With each speaker the energy at the event rose, so that by the time it ended it felt as though we had a movement already much greater than the fledgling business, civic, environmental and labor coalition that Move LA has been.

So where do we go from here to capitalize on the energy that the event generated? And how do we build a great movement to bestow on LA a true public transportation system?

In addition to developing a private financing model for this today, we need to broaden and deepen the coalition to include the support of every imaginable sort of group and association. We need more K-12 and college students engaged in this issue in the UCLA Bruins for Traffic Relief model, and we need expressions of support and organized, coordinated advocacy from homeowners associations, business owners, lawyers, doctors, dentists, clergy, the creative community, baristas and software engineers. We need LA plastered with publicity about 30/10 and Metro's expansion plans and we need the media filled with stories about how we are pulling together to make this a more public transportation-oriented city. And we need more Angelenos riding Metro's buses and trains and fewer making excuses that it doesn't go where they want to go, is dirty and slow, and isn't convenient.
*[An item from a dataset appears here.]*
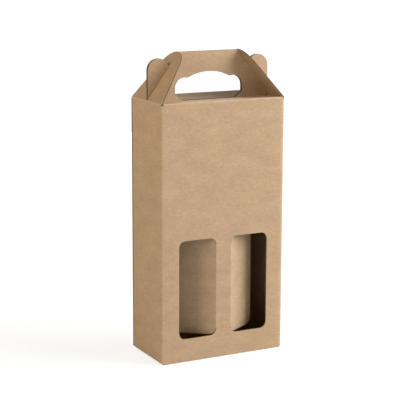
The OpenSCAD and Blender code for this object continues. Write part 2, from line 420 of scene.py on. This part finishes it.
def triangulate(panels, holes, lines):
    """Triangles of the flat sheet: what lies in a panel and in no hole, split along every line."""
    verts, edges = [], []
    for loop in panels + holes:
        first = len(verts)
        verts += loop
        edges += [(first + i, first + (i + 1) % len(loop)) for i in range(len(loop))]
    for line in lines:
        first = len(verts)
        verts += line
        edges += [(first + i, first + i + 1) for i in range(len(line) - 1)]
    verts += [tuple(p) for p in spots(panels + holes, lines)]
    made = delaunay_2d_cdt([Vector(p) for p in verts], edges, [], 0, 1e-4)
    points = np.array([tuple(p) for p in made[0]])
    faces = np.array(made[2])
    a, b, c = (points[faces[:, k]] for k in range(3))
    area = (b[:, 0] - a[:, 0]) * (c[:, 1] - a[:, 1]) - (c[:, 0] - a[:, 0]) * (b[:, 1] - a[:, 1])
    faces[area < 0] = faces[area < 0][:, ::-1]
    middle = (a + b + c) / 3
    keep = np.abs(area) > 1e-6
    keep &= np.any([within(middle, loop) for loop in panels], axis=0)
    for loop in holes:
        keep &= ~within(middle, loop)
    faces = faces[keep]
    used, faces = np.unique(faces, return_inverse=True)
    return points[used], faces.reshape(-1, 3)


def board(panels, holes, lines, place):
    """A closed sheet of board: both skins of a flat outline, and the cut edges between them."""
    points, faces = triangulate(panels, holes, lines)
    u, v = points.T
    n = len(points)
    skins = np.concatenate([place(u, v, np.full(n, t)) for t in (1.0, -1.0)])
    sheet = np.concatenate([np.stack([u * MM, v * MM, np.full(n, t)], axis=-1) for t in (1.0, -1.0)])
    directed = np.concatenate([faces[:, [0, 1]], faces[:, [1, 2]], faces[:, [2, 0]]])
    known = {tuple(e) for e in directed}
    rim = [(a, b) for a, b in known if (b, a) not in known]
    outer = [tuple(f) for f in faces]
    inner = [(c + n, b + n, a + n) for a, b, c in faces]
    cut = [(b, a, a + n, b + n) for a, b in sorted(rim)]
    kinds = [0] * len(outer) + [1] * len(inner) + [2] * len(cut)
    return skins, outer + inner + cut, kinds, sheet


def make_piece(name, parts):
    """One mesh object from several boards, with its sheet coordinates, sharp cut edges and materials."""
    verts, faces, kinds, sheet = [], [], [], []
    for skins, part_faces, part_kinds, part_sheet in parts:
        first = sum(len(block) for block in verts)
        verts.append(skins * MM)
        faces += [tuple(int(i) + first for i in face) for face in part_faces]
        kinds += part_kinds
        sheet.append(part_sheet)
    mesh = bpy.data.meshes.new(name)
    mesh.from_pydata(np.concatenate(verts).tolist(), [], faces)
    mesh.polygons.foreach_set("material_index", kinds)
    mesh.polygons.foreach_set("use_smooth", [True] * len(faces))
    sheet_attribute = mesh.attributes.new("sheet", "FLOAT_VECTOR", "POINT")
    sheet_attribute.data.foreach_set("vector", np.concatenate(sheet).astype(np.float32).ravel())
    mark_sharp(mesh)
    obj = bpy.data.objects.new(name, mesh)
    bpy.context.scene.collection.objects.link(obj)
    for material in (outer_kraft, inner_kraft, cut_board):
        mesh.materials.append(material)
    return obj


def mark_sharp(mesh):
    """Cut edges meet the skins sharply, and each other where the outline turns."""
    bm = bmesh.new()
    bm.from_mesh(mesh)
    for edge in bm.edges:
        if len(edge.link_faces) == 2:
            kinds = [face.material_index for face in edge.link_faces]
            turned = kinds[0] == 2 and edge.calc_face_angle(0) > math.radians(30)
            edge.smooth = kinds[0] == kinds[1] and not turned
    bm.to_mesh(mesh)
    bm.free()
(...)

If you can ride the subway when visiting New York, Chicago, London or Paris then you can ride Metro here. And who knows? Maybe you'll see that it often gets you there faster and for a lot less cash than it costs to drive. Or if that's not your experience, then hopefully you will come away all the more inspired to help make LA an even better city for public transportation.

This morning I woke up to an email I wish I received every day. It reads,

The program today was extraordinary. I did not understand the funding solution from Measure R before today, and now I understand what the program is about. I wholeheartedly endorse those efforts, I will mail in a contribution, and I would love to affiliate my name with any petitions you put together. The presentation today was very, very impressive. I am also attaching my logo if it would serve any purpose. Thanks so much. Please let me know if there is anything else I can do to help.

I wrote back immediately that I will reply soon with concrete next steps and things everyone can do to help. And in the interim, I added, please spread the word.